1) Em nome do pai (2/6/1993): após fugir da prisão, um perigoso bandido, acusado de latrocínio, volta para a casa, onde é acolhido por sua esposa. O filho, trabalhador e honesto, rejeita tal situação e se vê diante de um impasse. Ao final, o público “decide” se o filho deve ou não delatar seu pai à polícia?

2) O homem errado (15/9/1993): um milionário atropela uma pessoa na estrada e, para escapar da condenação, propõe ao seu motorista resolver seus problemas financeiros caso ele aceite assumir a culpa. Ocorre que um jornalista investiga o crime e descobre a verdade. Então, o jornalista tenta convencer o motorista a denunciar o criminoso. Ao final, o público decide se o motorista deve aceitar o dinheiro ou incriminar o patrão.

3) Possessão (29/9/94): uma bela e rica mulher mata o marido e alega que estava possuída pelo espírito da menina com a qual ele tivera um caso (antes de se abandonada, tornar-se prostituta e terminar assassinada) e buscava sua vingança. Ao final, o público “decide” se a viúva deve ser punida pelo crime.

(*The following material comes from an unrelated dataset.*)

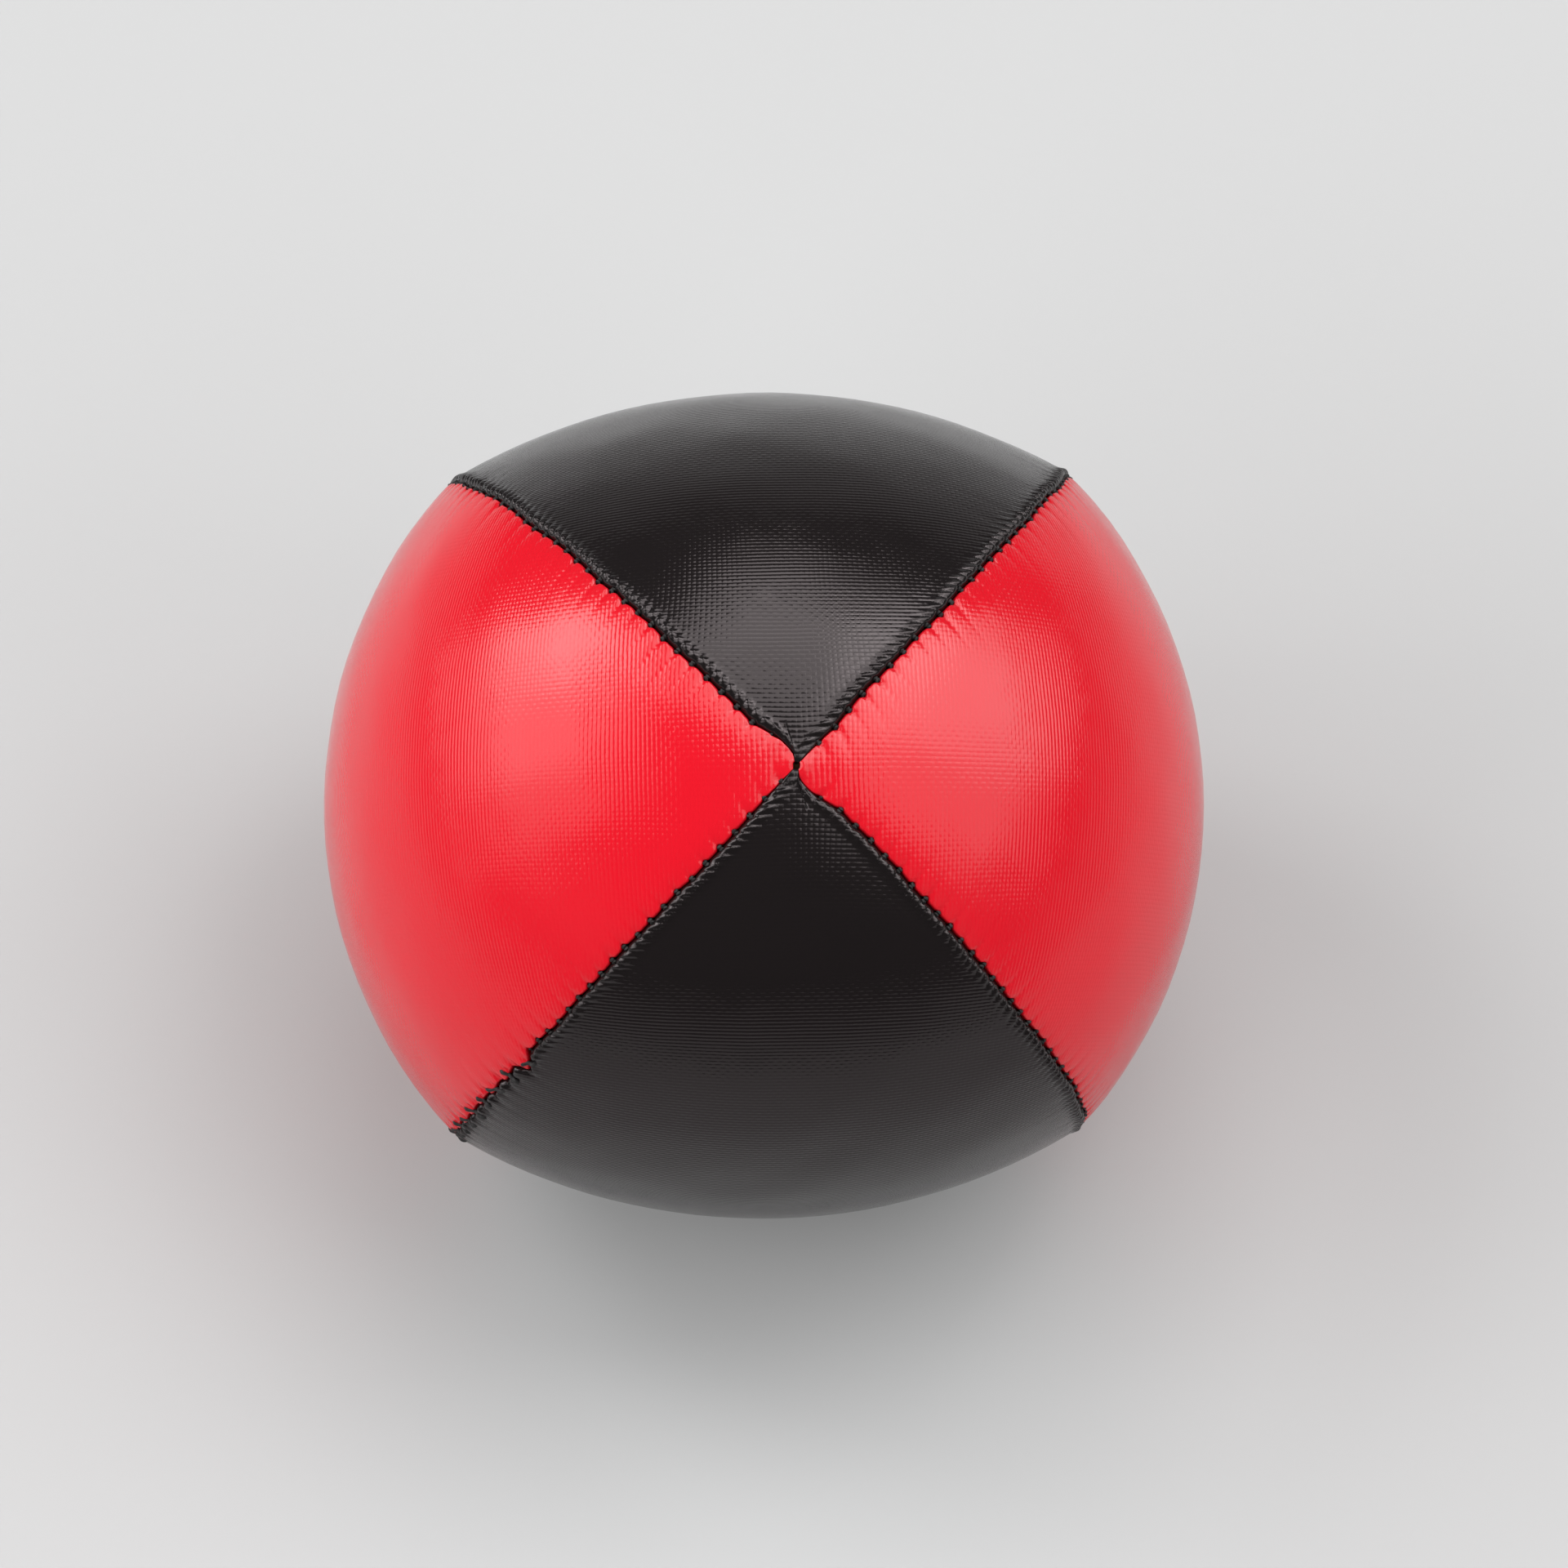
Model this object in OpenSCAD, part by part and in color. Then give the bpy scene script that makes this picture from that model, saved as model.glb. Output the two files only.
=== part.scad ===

Pois, então. Toda esta introdução é porque dizem que o programa voltará ao ar. Desta vez, a produção estaria sendo dirigida por Boninho e já se encontraria em fase bastante adiantada. Em breve, portanto, o povo poderá voltar a “decidir” — novamente em rede nacional — os mais diversos e polêmicos casos, tal qual ocorre no tribunal do júri. Com a mesma dramaturgia (dos fatos), simplificação (de questões complexas) e irresponsabilidade (dos julgadores).

Isto porque, como se sabe, os julgamentos no tribunal do júri não são técnicos, uma vez que a “decisão” é tomada por juízes leigos a partir de sua íntima convicção, dispensando qualquer tipo de fundamentação, em nítida afronta à garantia constitucional expressa na Carta de 1988. Trata-se, portanto, de uma “escolha” – operada a partir do mesmo código “sim” ou “não” –, e não de uma decisão.

Nesse sentido, aliás, a exortação que o magistrado faz aos jurados após a formação do conselho de sentença: “Em nome da lei, concito-vos a examinar esta causa com imparcialidade e a proferir a vossa decisão de acordo com a vossa consciência e os ditames da justiça”.

É por isto, aliás, que alguém como Mersault pode resultar condenado por não ter chorado no enterro de sua mãe, como nos conta Camus (clique aqui para assistir).

No fundo, mais uma vez, estamos diante do problema da discricionariedade judicial e, consequentemente, da diferença existente entre os atos de “escolher” e “decidir”. Como já dito em outras colunas, enquanto a primeira depende da subjetividade, isto é, das preferências do sujeito; a segunda se dá na intersubjetividade, uma vez que toda decisão é antecipada por algo, que é a compreensão daquilo que a comunidade política constrói como direito. 

Eis o paradoxo: no programa televisivo, o povo é convidado a “decidir”, mas, na verdade, “escolhe” o final da história, e sua opção não produze qualquer efeito prático; no tribunal do júri, por sua vez, os jurados são convocados a “decidir”, porém aquilo que deveria ser uma decisão se reduz à “escolha” de uma ou outra cédula, sem qualquer justificação, com a agravante de que efeitos são, muitas vezes, irreversíveis. Resta saber: quanta realidade pode se encontrar nas ficções? E quanta ficção pode conformar nossa realidade?